Sweett
- Company type: Limited liability company
- Industry: Travel
- Founded: 2014
- Founder: Paul Besnainou
- Headquarters: Tel Aviv, Israel
- Area served: Paris, Bruxelles, Barcelone, Lisbonne, Rome, Jerusalem, Tel Aviv, London, Madrid, Milan, Dublin, Sevilla
- Key people: Paul Besnainou (CEO)
- Products: Lodging
- Number of employees: 180
- Website: https://www.sweett.com

= Sweett =

Travel Tech Startup Company

Sweett (formerly Sweet Inn) is a French-Israeli travel tech scale-up company founded in 2014. Active in Europe and in Israel, the company offers upscale vacation apartments with hotel services for tourists and business travelers.

As of 2019, Sweett has around 180 employees, and the housing stock includes upwards of 800 apartments.

==Description==
In 2014, Paul Besnainou decided to launch Sweet Inn as a new kind of hospitality brand, one which would rent, manage and sublease apartments combined with an experience "worthy of a 5-star hotel."

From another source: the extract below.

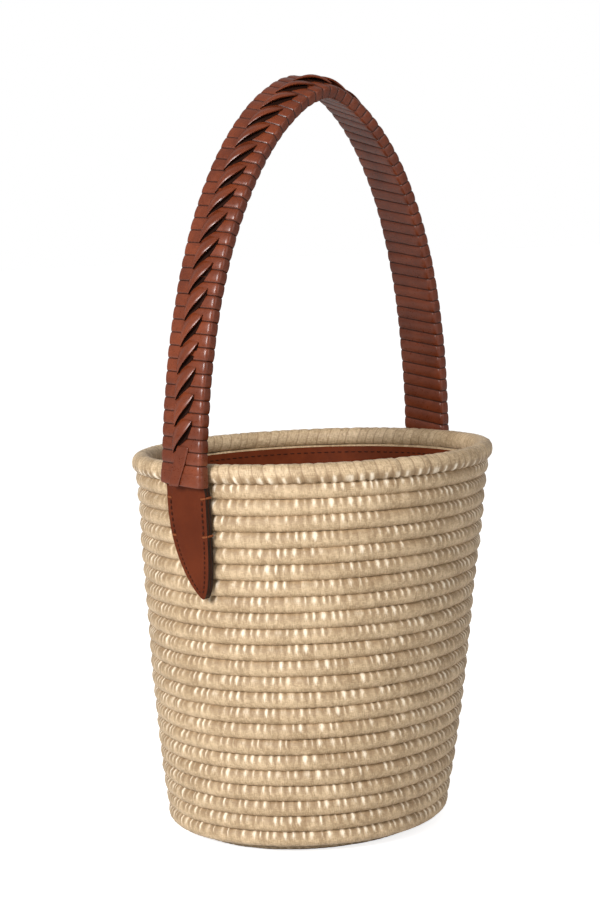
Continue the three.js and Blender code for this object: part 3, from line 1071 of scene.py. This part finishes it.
bright_thread = thread_finish("bar_thread", THREAD_BRIGHT)
face_lift = 2 * TAB_LAYER + 0.3 * MM
for end in ("near", "far"):
    placed = tab_matrix(end)
    for layer_name, lift, soft, node in (
        ("_tab_back", TAB_LAYER, 0.0, "_tab_backing"),
        ("_tab_front", face_lift, 0.35 * MM, "_tab_face"),
    ):
        layer = tab_layer(end + layer_name, lift, soft)
        layer.data.transform(placed)
        finish_piece(layer, [strap_leather, edge_paint], [end + node], None)
        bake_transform(layer)

    on_face = face_lift - 0.1 * MM
    shares = np.linspace(SEWN_SHARE + 0.03, 0.93, 24)
    turn_down = [seam_place(-1, share, on_face) for share in shares]
    turn_up = [seam_place(1, share, on_face) for share in shares[::-1]]
    fine = run_stitches(turn_down + turn_up, 3.1 * MM, 2.5 * MM, 0.5 * MM)
    seam = join(fine, end + "_tab_edge_stitches")
    seam.data.transform(placed)
    finish_piece(seam, [thread], [end + "_tab_edge_stitching"], "basket")

    for side, word in ((-1, "left"), (1, "right")):
        path = [seam_place(side, share, on_face) for share in np.linspace(0.05, SEWN_SHARE - 0.01, 16)]
        heavy = run_stitches(path, 3.9 * MM, 3.0 * MM, 0.75 * MM)
        heavy += [bar(side, TOP_BAR, face_lift), bar(side, SEWN_SHARE, face_lift)]
        lashing = join(heavy, f"{end}_tab_{word}_stitches")
        lashing.data.transform(placed)
        finish_piece(lashing, [thread, bright_thread], [f"{end}_tab_{word}_lashing"], "basket")


# --- Studio -----------------------------------------------------------------------------------------
# A plain white floor and background, a large soft light from the upper left, and a weak one beside it. The
# floor glows a little and the background is at its full white only where they are looked at directly.
FLOOR_GLOW = 0.78
AMBIENT = 0.37
bpy.ops.object.select_all(action="DESELECT")
bpy.ops.mesh.primitive_plane_add(size=60)
floor = bpy.context.object
floor.name = "floor"
floor_white, floor_tree, floor_shader = new_material("floor_white", 0.9, 0.1)
floor_shader.inputs["Base Color"].default_value = (0.80, 0.79, 0.78, 1)
floor_shader.inputs["Emission Color"].default_value = (1, 1, 1, 1)
seen = add_node(floor_tree, "LightPath").outputs["Is Camera Ray"]
glow = math_node(floor_tree, "MULTIPLY", seen, FLOOR_GLOW)
floor_tree.links.new(glow, floor_shader.inputs["Emission Strength"])
floor.data.materials.append(floor_white)

world = bpy.data.worlds.new("studio")
bpy.context.scene.world = world
world.use_nodes = True
backdrop = world.node_tree.nodes["Background"]
backdrop.inputs["Color"].default_value = (1, 1, 1, 1)
seen = add_node(world.node_tree, "LightPath").outputs["Is Camera Ray"]
lit_by = math_node(world.node_tree, "MULTIPLY_ADD", seen, 1 - AMBIENT, AMBIENT)
world.node_tree.links.new(lit_by, backdrop.inputs["Strength"])

target = Vector((0, 0, 0.24))
for name, place, size, power in (
    ("key", (-1.95, -0.08, 1.15), 0.7, 52),
    ("fill", (-0.1, -2.0, 1.0), 1.4, 12),
):
    lamp = bpy.data.lights.new(name, "AREA")
    lamp.size = size
    lamp.energy = power
    lit = bpy.data.objects.new(name, lamp)
    lit.location = place
    lit.rotation_euler = (target - Vector(place)).to_track_quat("-Z", "Y").to_euler()
    bpy.context.scene.collection.objects.link(lit)

bpy.context.scene.view_settings.view_transform = "Standard"

CAMERA_PLACE = (-0.9995, -0.9093, 0.3915)
CAMERA_HEADING = -0.8272
CAMERA_DOWN = 0.1041
CAMERA_ROLL = -0.0456
camera = bpy.data.objects.new("camera", bpy.data.cameras.new("camera"))
camera.data.lens = 81.06
camera.data.sensor_width = 36
camera.matrix_world = (
    Matrix.Translation(CAMERA_PLACE)
    @ Matrix.Rotation(CAMERA_HEADING, 4, "Z")
    @ Matrix.Rotation(math.pi / 2 - CAMERA_DOWN, 4, "X")
    @ Matrix.Rotation(CAMERA_ROLL, 4, "Z")
)
bpy.context.scene.collection.objects.link(camera)
bpy.context.scene.camera = camera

Sweett designs and refurbishes its own apartments, focusing on "the importance of the design, the central locations in the cities’ typical buildings...". All apartments offer expensive concierge services.

==History==
Sweett's first rental apartments were situated in Paris, Jerusalem and Tel-Aviv (2014), followed by Brussels, Barcelona, Lisbon and Rome in 2015. Madrid and Milan furthered the company's expansion in 2017, followed by London, Dublin, Seville in 2018. The company aims to expand to other leading European cities and Asia in 2019.

Though initially aimed at tourists, Sweett has been attracting more and more business travelers too and has created dedicated services aimed at them.

==Business model==
Sweett operates in the short-term housing rental market, dominated by the peer-to-peer platforms, but has a different business model.

Since its launch, the company has consistently grown 100% annually.